Given request —
Restate word for word the lines of the records below, starting at the line that contains "Recreate this object" and ending at the line that contains "step_h = 38.2; // [37.5:0.1:38.6]", with both of those lines included and nothing else.

Supplied material —
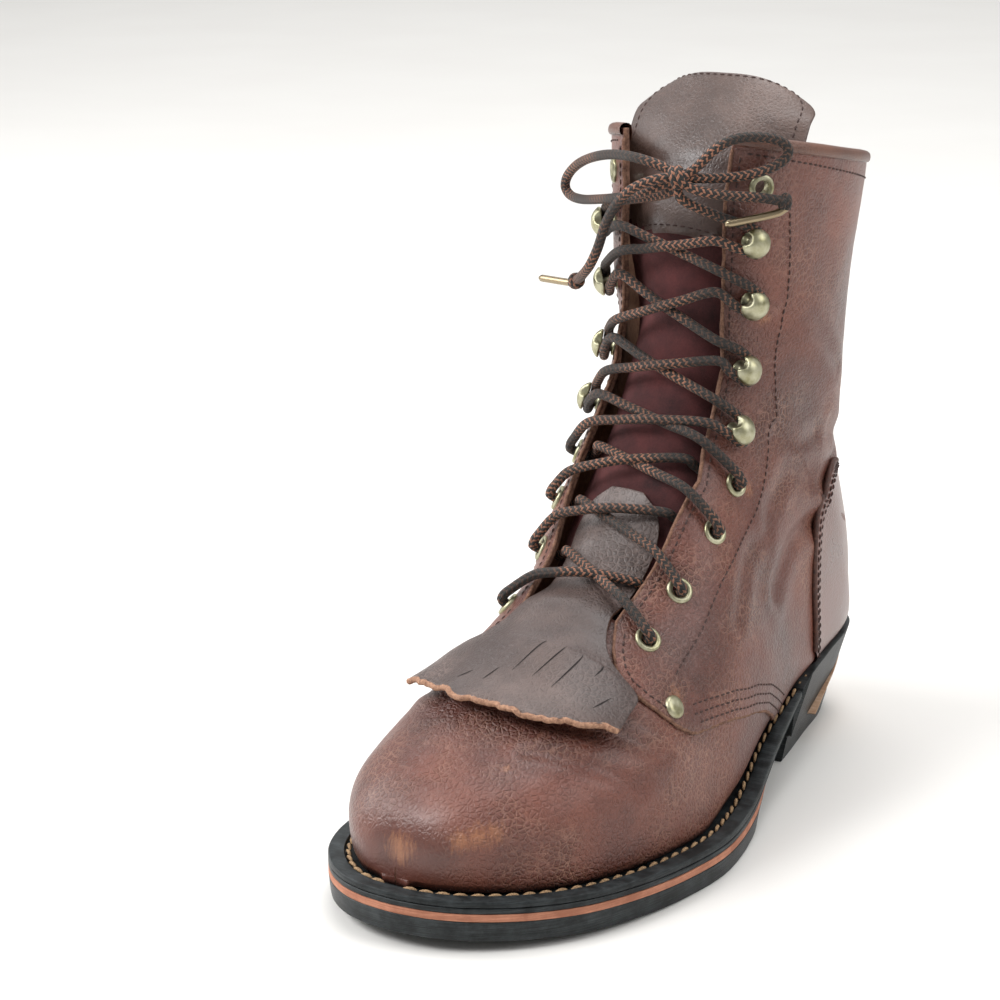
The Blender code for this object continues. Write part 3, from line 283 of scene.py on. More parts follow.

* * *

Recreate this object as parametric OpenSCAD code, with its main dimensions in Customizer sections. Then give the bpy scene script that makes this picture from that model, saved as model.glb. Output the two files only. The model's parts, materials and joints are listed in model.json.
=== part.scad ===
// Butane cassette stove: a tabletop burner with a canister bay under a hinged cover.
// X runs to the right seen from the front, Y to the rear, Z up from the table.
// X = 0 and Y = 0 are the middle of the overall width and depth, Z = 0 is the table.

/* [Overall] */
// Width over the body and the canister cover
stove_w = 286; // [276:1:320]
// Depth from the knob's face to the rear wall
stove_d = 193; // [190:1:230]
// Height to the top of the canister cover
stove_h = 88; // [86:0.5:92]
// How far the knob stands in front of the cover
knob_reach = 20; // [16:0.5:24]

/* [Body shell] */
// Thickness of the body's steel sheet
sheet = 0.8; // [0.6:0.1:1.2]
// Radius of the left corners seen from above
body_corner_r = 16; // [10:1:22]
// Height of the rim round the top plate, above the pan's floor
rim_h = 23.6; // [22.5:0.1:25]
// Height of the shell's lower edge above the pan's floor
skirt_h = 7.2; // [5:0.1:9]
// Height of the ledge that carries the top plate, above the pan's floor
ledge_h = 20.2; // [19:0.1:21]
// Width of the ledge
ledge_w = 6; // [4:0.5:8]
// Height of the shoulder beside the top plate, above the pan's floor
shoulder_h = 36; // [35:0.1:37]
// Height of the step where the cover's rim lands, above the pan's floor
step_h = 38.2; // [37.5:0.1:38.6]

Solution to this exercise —
Recreate this object as parametric OpenSCAD code, with its main dimensions in Customizer sections. Then give the bpy scene script that makes this picture from that model, saved as model.glb. Output the two files only. The model's parts, materials and joints are listed in model.json.
=== part.scad ===
// Butane cassette stove: a tabletop burner with a canister bay under a hinged cover.
// X runs to the right seen from the front, Y to the rear, Z up from the table.
// X = 0 and Y = 0 are the middle of the overall width and depth, Z = 0 is the table.

/* [Overall] */
// Width over the body and the canister cover
stove_w = 286; // [276:1:320]
// Depth from the knob's face to the rear wall
stove_d = 193; // [190:1:230]
// Height to the top of the canister cover
stove_h = 88; // [86:0.5:92]
// How far the knob stands in front of the cover
knob_reach = 20; // [16:0.5:24]

/* [Body shell] */
// Thickness of the body's steel sheet
sheet = 0.8; // [0.6:0.1:1.2]
// Radius of the left corners seen from above
body_corner_r = 16; // [10:1:22]
// Height of the rim round the top plate, above the pan's floor
rim_h = 23.6; // [22.5:0.1:25]
// Height of the shell's lower edge above the pan's floor
skirt_h = 7.2; // [5:0.1:9]
// Height of the ledge that carries the top plate, above the pan's floor
ledge_h = 20.2; // [19:0.1:21]
// Width of the ledge
ledge_w = 6; // [4:0.5:8]
// Height of the shoulder beside the top plate, above the pan's floor
shoulder_h = 36; // [35:0.1:37]
// Height of the step where the cover's rim lands, above the pan's floor
step_h = 38.2; // [37.5:0.1:38.6]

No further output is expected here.